On Saturday, parenting alone, I enjoyed the company of six children for part of the morning. I have difficulty describing how happy it makes me to be with my kids and their friends. To be part of their conversations. To listen to them relating. To laugh. To consult. To make plans together. And to allow myself to be swept along by their energy.
One of my closest friends lost her father on Saturday. He’s been our neighbour for the past few years, too. Thinking about him as I drove across town to pick up my soccer girl, I thought about how life sweeps us along, and how we are both at the mercy of a greater current, and yet blessed to be a part of it. I sat in the parking lot and wrote the poem I posted here on Saturday (typed into my BlackBerry; first BB poem of my life, I must admit). Then I picked up my soccer girl, and watched her transform into piano girl — and win a prize at a piano competition.
Piano and competition are two words that fit together rather uncomfortably. I considered my emotions as we listened to the competitors playing their songs, and I found myself disliking my instinct to contrast and compare rather than simply appreciate and celebrate. Nevertheless, to see my daughter rise to the occasion and play her song with imagination and flair, and then to see her rewarded with a ribbon … it was such a joy. I kind of wonder at myself for taking so much pleasure from the achievement. Why should my pride be any greater for her winning than for her purely being willing to try, practicing, working hard, and performing her heart out? You know?
We stopped at home to get changed before going to Grandma’s (where the other children already were). My friend called just then with the news of her dad’s passing. “His spirit has left his body.”
When I think about her dad, I remember a man who lived with an almost casual generosity. It was so much a part of his being. There was nothing forced about it, not like he had to remind himself that others needed caring for. Simply: he wanted to help, to be of help, and he did, and he was.

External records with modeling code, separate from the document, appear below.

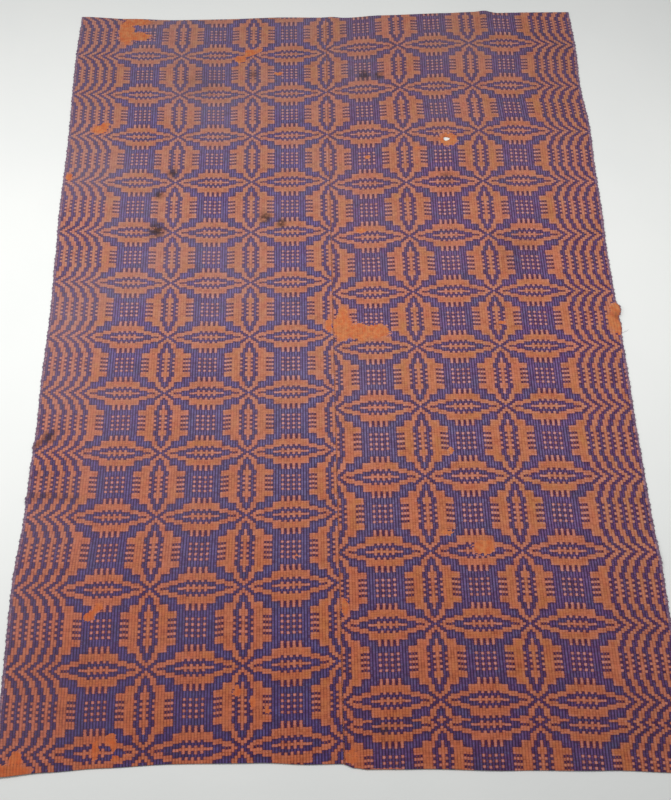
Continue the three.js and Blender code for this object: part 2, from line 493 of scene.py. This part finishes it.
def panel_grid(loom):
    """The columns, and for each point its y, the height of the cloth's middle and the weave's own y."""
    profile, start, shares = panel_rows(loom)
    columns = panel_columns(loom)
    near, far = loom.end_y("near", columns), loom.end_y("far", columns)
    near_rows = [(near + inset, height) for inset, height in profile]
    far_rows = [(far - inset, height) for inset, height in profile[::-1]]
    between = [(near + start + share * (far - near - 2 * start), CLOTH / 2) for share in shares]
    rows = near_rows + between + far_rows
    y = np.array([row[0] for row in rows])
    height = np.array([row[1] for row in rows])[:, None] + np.zeros_like(y)
    steps = np.hypot(np.diff(y[:, 0]), np.diff(height[:, 0]))
    length_along = np.concatenate([[0], np.cumsum(steps)])

    # Past the fold the weave carries on, as far beyond the end as the cloth goes on underneath.
    fold = int(np.argmin(profile[:, 0]))
    weave_y = y.copy()
    past_fold = (length_along[fold] - length_along[:fold])[:, None]
    weave_y[:fold] = near - past_fold
    weave_y[-fold:] = far + past_fold[::-1]
    return columns, y, height, weave_y


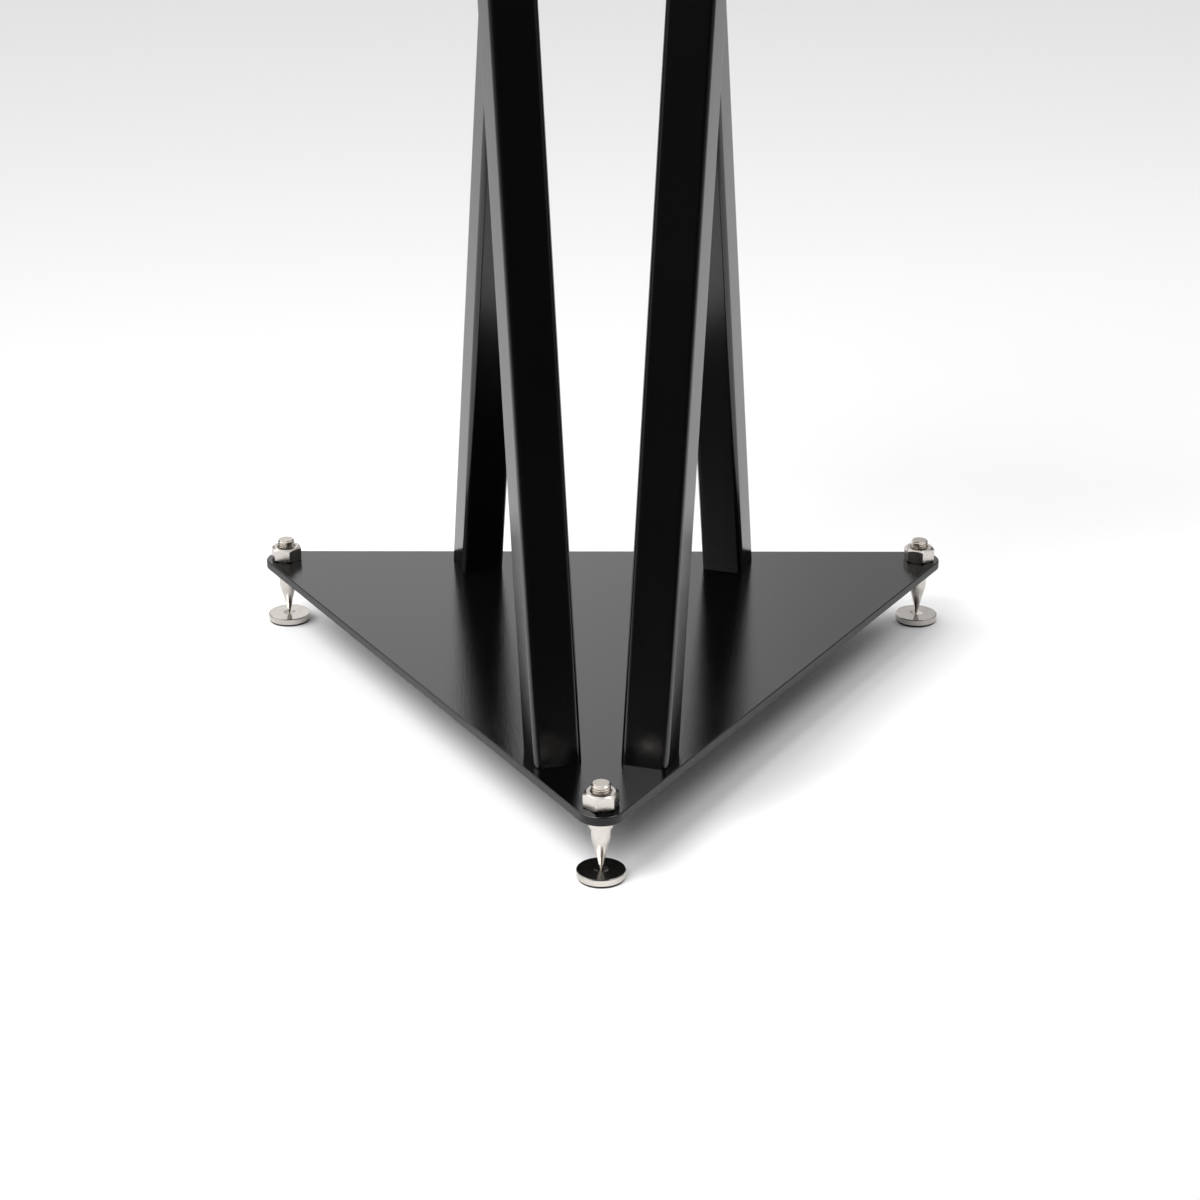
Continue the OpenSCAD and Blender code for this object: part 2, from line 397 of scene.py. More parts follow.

I almost want to stop this post right here, but there’s more. It was such a weekend. A big birthday party had been planned for Saturday night, and I was hosting it here at our house (hence the children off to Grandma’s). With my friend Zoe in charge of vision and decorating, we transformed our house into a … hm, how to describe it? Indian colours and food and music and bindis and a mehndi artist and hanging silks and mango lassies and women. It was a party of many layers. I’ve never cried at a party before — good crying. I’ve never om-ed at a party before. I’ve never limboed under a platter of Indian funnel cakes, either. It was a beautiful night in honour of a beautiful friend.
By morning, the house was spotless (true story). I picked up my soccer girl and drove her to another game, and watched her play a position she never played even once last year: forward. I watched her make passes and chances and exciting runs and assist on a beautiful goal. And then I watched her play the second half in her usual position in net. She played the whole game with intensity, and such happiness. Pride doesn’t cover my emotions.
When I brought all the kids home, we snuggled in our rearranged living-room (there are a lot of pillows on the floor right now). They watched a movie, I napped, they were all around me. And then Kevin arrived home from Ottawa, putting us all back together again.
So, you see, I spent a lot of the weekend on the sidelines, just watching and taking it all in, doing what needed doing, being of use, being present.
I have this feeling that life is filling me up. I might be here for awhile. When I’m full, it will be time to share and process and, maybe, who knows, to write another book.
A poem for this day
I am swept along
I am a still point in a river that will not quit its rushing
I am immersed in the world
I am blessed
I am not to understand everything and not to take anything
I am given to grace and place
I am sure as a branch and broken as a branch
I am breath and brilliance and calm
While I am, I am
With love with fierceness with the selfness of ongoing until
Burn in the water flame in the soil flicker in the darkness of a house at midnight
This isn’t a Halloween post, though it falls on Halloween. I have a difficult relationship with Halloween. It seems a strange holiday, making light of death and darkness. Maybe I should just accept it as being another way we humans try to make sense of mortality.
It’s been four years since my father-in-law passed away. He died on Halloween, and Kevin’s mother telephoned late that afternoon, twice, first to tell him to hurry and come home, and then, not long after, to tell him, yes, please come home, but it’s too late to make it in time. But we felt fortunate. We’d been to visit just two days earlier, and knew that goodbye was coming. Still, we wondered what to do. The kids were dressed up and excited about trick-or-treating. How to give them this news? “Take them out,” I said, “and I’ll stay home and pack.” And so that’s how we told them, after trick-or-tricking: when they arrived home with bags full of candy, our bags were packed. There were wrenching sobs, and we changed them into pajamas, hopped into the van, and drove away, letting them eat all the candy they wanted. I don’t suppose we’ll ever forget that night, or that drive. It felt like an adventure, momentous and sad all at once.
A year ago, my grandma passed away on Remembrance Day. Last week, my grandpa, her husband, also passed away, and our family travelled across the border for another funeral, on another autumn day. As we drove to the graveyard for the burial, it was raining and the sun was shining. From our angle, the rainbow that emerged looked like a column of magic dust rising out of the earth, colour, shimmering. We all saw it.
I don’t know what everyone else thought. I don’t even know what I thought, exactly. Just that it was a rare and ephemeral sight, and I was glad for it.